## BEGIN Data section

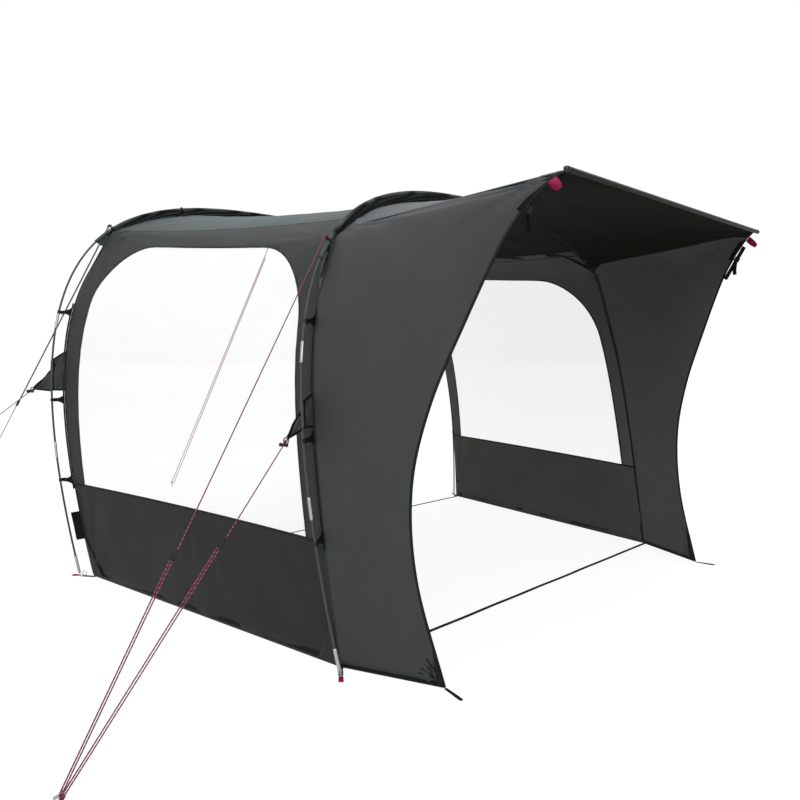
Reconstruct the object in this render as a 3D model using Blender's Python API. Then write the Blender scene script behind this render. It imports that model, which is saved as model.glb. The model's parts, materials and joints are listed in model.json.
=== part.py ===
"""Campervan awning: a two-arch tunnel with a canopy and draught wings on its van side.

The frame has X across the tunnel (the side with the guylines is -X, called near), Y out from
the van and Z up. The origin is on the ground, midway between the inner arch's feet.
"""
import math

import bmesh
import bpy
import numpy as np
from mathutils import Matrix, Vector
from mathutils.geometry import delaunay_2d_cdt

# Clearances between pieces that touch on the real awning
GAP = 0.0003
SEAM = 0.00042
LOOSE = 0.0011

# Cloth and webbing
FABRIC = 0.002
WEBBING = 0.0015
WEBBING_WIDTH = 0.020
SADDLE = 0.015
SADDLE_STARTS = 0.2
SADDLE_CENTRE = 0.89685
HEM_LIFT = 0.0021
CLOTH_GRID = 0.30
CLOTH_EDGE_CLEAR = 0.0525

# Fabric arches: half widths at the foot, Bezier handles (x, z) and crown heights
ARCH_STEPS = 18
FINE_STEPS = 400
ARCH_SPACING = 1.866
INNER_FOOT = 1.303
INNER_LEG = (1.375, 1.689)
INNER_SHOULDER = 1.225
INNER_CROWN = 1.993
INNER_LEAN = 0.165
OUTER_FOOT = 1.563
OUTER_LEG = (1.891, 2.161)
OUTER_SHOULDER = 1.046
OUTER_CROWN = 2.180
OUTER_LEAN = 0.170

# Pole arches, as how far their handles stand out from the fabric's
INNER_POLE_OUT = 0.049
INNER_POLE_LEG_OUT = (0.230, 0.334)
INNER_POLE_SHOULDER_OUT = -0.381
INNER_POLE_RISE = 0.089
INNER_POLE_SET = -0.062
OUTER_POLE_OUT = 0.050
OUTER_POLE_LEG_OUT = (0.065, 0.003)
OUTER_POLE_SHOULDER_OUT = 0.084
OUTER_POLE_RISE = 0.0745
OUTER_POLE_SET = 0.070
ROD_RADIUS = 0.0055
INNER_ROD_LENGTH = 0.63
INNER_FIRST_JOINT = 0.67
OUTER_ROD_LENGTH = 0.74
OUTER_FIRST_JOINT = 0.73
ROUND_SIDES = 8
ROUND_FLATS = 1.11
FERRULE_RADIUS = 0.0072
FERRULE_LENGTH = 0.090

# Seams, as heights above the ground
KICK_INNER = 0.500
KICK_OUTER = 0.530
ROOF_SEAM_INNER = 1.800
ROOF_SEAM_OUTER = 1.980
CANOPY_SEAM = 1.720

# Windows
WINDOW_INNER_MARGIN = 0.100
WINDOW_OUTER_MARGIN = 0.105
WINDOW_TOP_SPREAD = 0.045
WINDOW_ROOF_MARGIN = 0.075
WINDOW_CORNER = 0.360
CORNER_STEPS = 6

# Wings, canopy and van bar, with Y measured from the inner arch's feet, and the
# wings' free edges as places below the bar
WING_TIP = (1.134, -0.416)
WING_EDGE = (
    (1.168, -0.295, 1.503),
    (1.166, -0.267, 1.153),
    (1.129, -0.327, 0.836),
    (1.066, -0.449, 0.513),
    (1.001, -0.581, 0.211),
    (0.950, -0.693, 0.056),
)
WING_EDGE_STEPS = 14
BAR_REACH = 0.773
BAR_HEIGHT = 1.903
BAR_HALF = 0.915
BAR_RADIUS = 0.008
BAR_SLEEVE_HALF = 0.905
BAR_SLEEVE_WALL = 0.0015
BAR_CAP_LENGTH = 0.016
BAR_CAP_RADIUS = 0.0108

# Sleeves that carry the roof on the poles
SLEEVE_BORE = FERRULE_RADIUS + LOOSE
SLEEVE_WALL = 0.001
INNER_SLEEVE_FROM = 1.670
OUTER_SLEEVE_FROM = 1.930

# Clips that hold the legs to the fabric
INNER_CLIP_HEIGHTS = (0.52, 0.92, 1.40)
OUTER_CLIP_HEIGHTS = (0.55, 1.00, 1.50)
CLIP_WALL = 0.003
CLIP_LENGTH = 0.016
CLIP_SPREAD = 0.060
CLIP_WEB = 0.0012
CLIP_TAPE_WIDTH = 0.009
CLIP_TAPE_ENDS = 0.05
CLIP_WEB_TUCK = 0.0054

# Gussets for the guylines, above the middle clips
INNER_GUSSET_CLEARANCE = 0.020
INNER_GUSSET_REACH = 0.125
INNER_GUSSET_BASE = 0.10
OUTER_GUSSET_CLEARANCE = 0.025
OUTER_GUSSET_REACH = 0.172
OUTER_GUSSET_BASE = 0.17
GUSSET_SLEEVE_WALL = 0.0012
GUSSET_FOOT = 0.002

# Loops on the sleeves, as heights above the sleeves' ends
INNER_LOOP_UP = 0.080
OUTER_LOOP_UP = 0.090
LOOP_WIRE = 0.0018
LOOP_STEPS = 16
LOOP_REACH = 0.030
LOOP_TIP_RADIUS = 0.004

# Feet
FOOT_TUBE_FROM = 0.0203
FOOT_TUBE_LENGTH = 0.095
FOOT_TUBE_RADIUS = 0.0080
FOOT_BORE_DEPTH = 0.045
PIN_RADIUS = 0.0025
PIN_FROM = 0.0007
PIN_LENGTH = 0.060
PIN_COLLAR_RADIUS = 0.0055
PIN_COLLAR_FROM = 0.016
FOOT_RING_RADIUS = 0.010
FOOT_RING_WIRE = 0.0013
FOOT_RING_SIDES = 12
PEG_LOOP_LENGTH = 0.045
WING_LOOP_LENGTH = 0.105
WING_LOOP_SPLAY = 0.24
WING_LOOP_WIDTH = 0.012

# Tabs and tension straps at the bar's corners
TAB_WIDTH = 0.036
TAB_LENGTH = 0.058
TAB_TIP_WIDTH = 0.0216
TAB_TAPER = 0.0232
TAB_SLOPE = math.radians(25)
TAB_THICKNESS = 0.0016
TAB_BELOW_BAR = 0.029
EDGE_STRAP_FOOT = 0.223
EDGE_STRAP_TOP = 0.061
EDGE_STRAP_WIDTH = 0.020
STRAP_TUCK = 0.0009
BUCKLE_AT = 0.62
BUCKLE_LENGTH = 0.022
BUCKLE_BAR = 0.0035
BUCKLE_HEIGHT = 0.006

# Zip sliders on the windows' inner edges
SLIDER_AT = 0.655
SLIDER_TRAVEL = 0.120
SLIDER_BESIDE = 0.012
SLIDER_WIDTH = 0.009
SLIDER_LENGTH = 0.014
SLIDER_DEPTH = 0.005
PULL_LENGTH = 0.022
PULL_DEPTH = 0.0016
SLIDER_GAP = 0.0009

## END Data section

Restate, word for word and with nothing added, the lines from the first line of the listing through the one where "OUTER_LEAN = 0.170" stands.

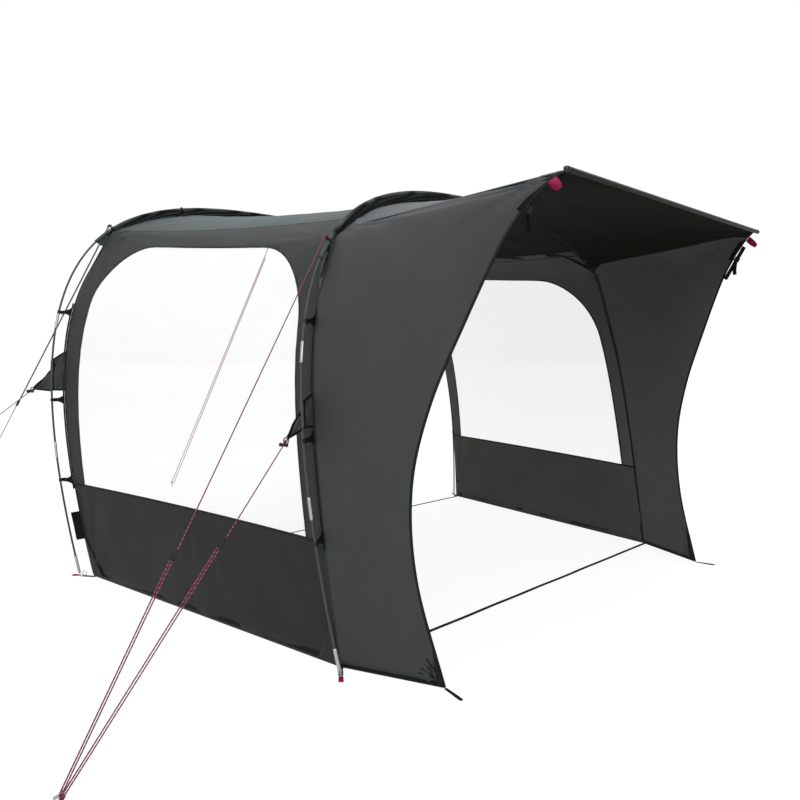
Reconstruct the object in this render as a 3D model using Blender's Python API. Then write the Blender scene script behind this render. It imports that model, which is saved as model.glb. The model's parts, materials and joints are listed in model.json.
=== part.py ===
"""Campervan awning: a two-arch tunnel with a canopy and draught wings on its van side.

The frame has X across the tunnel (the side with the guylines is -X, called near), Y out from
the van and Z up. The origin is on the ground, midway between the inner arch's feet.
"""
import math

import bmesh
import bpy
import numpy as np
from mathutils import Matrix, Vector
from mathutils.geometry import delaunay_2d_cdt

# Clearances between pieces that touch on the real awning
GAP = 0.0003
SEAM = 0.00042
LOOSE = 0.0011

# Cloth and webbing
FABRIC = 0.002
WEBBING = 0.0015
WEBBING_WIDTH = 0.020
SADDLE = 0.015
SADDLE_STARTS = 0.2
SADDLE_CENTRE = 0.89685
HEM_LIFT = 0.0021
CLOTH_GRID = 0.30
CLOTH_EDGE_CLEAR = 0.0525

# Fabric arches: half widths at the foot, Bezier handles (x, z) and crown heights
ARCH_STEPS = 18
FINE_STEPS = 400
ARCH_SPACING = 1.866
INNER_FOOT = 1.303
INNER_LEG = (1.375, 1.689)
INNER_SHOULDER = 1.225
INNER_CROWN = 1.993
INNER_LEAN = 0.165
OUTER_FOOT = 1.563
OUTER_LEG = (1.891, 2.161)
OUTER_SHOULDER = 1.046
OUTER_CROWN = 2.180
OUTER_LEAN = 0.170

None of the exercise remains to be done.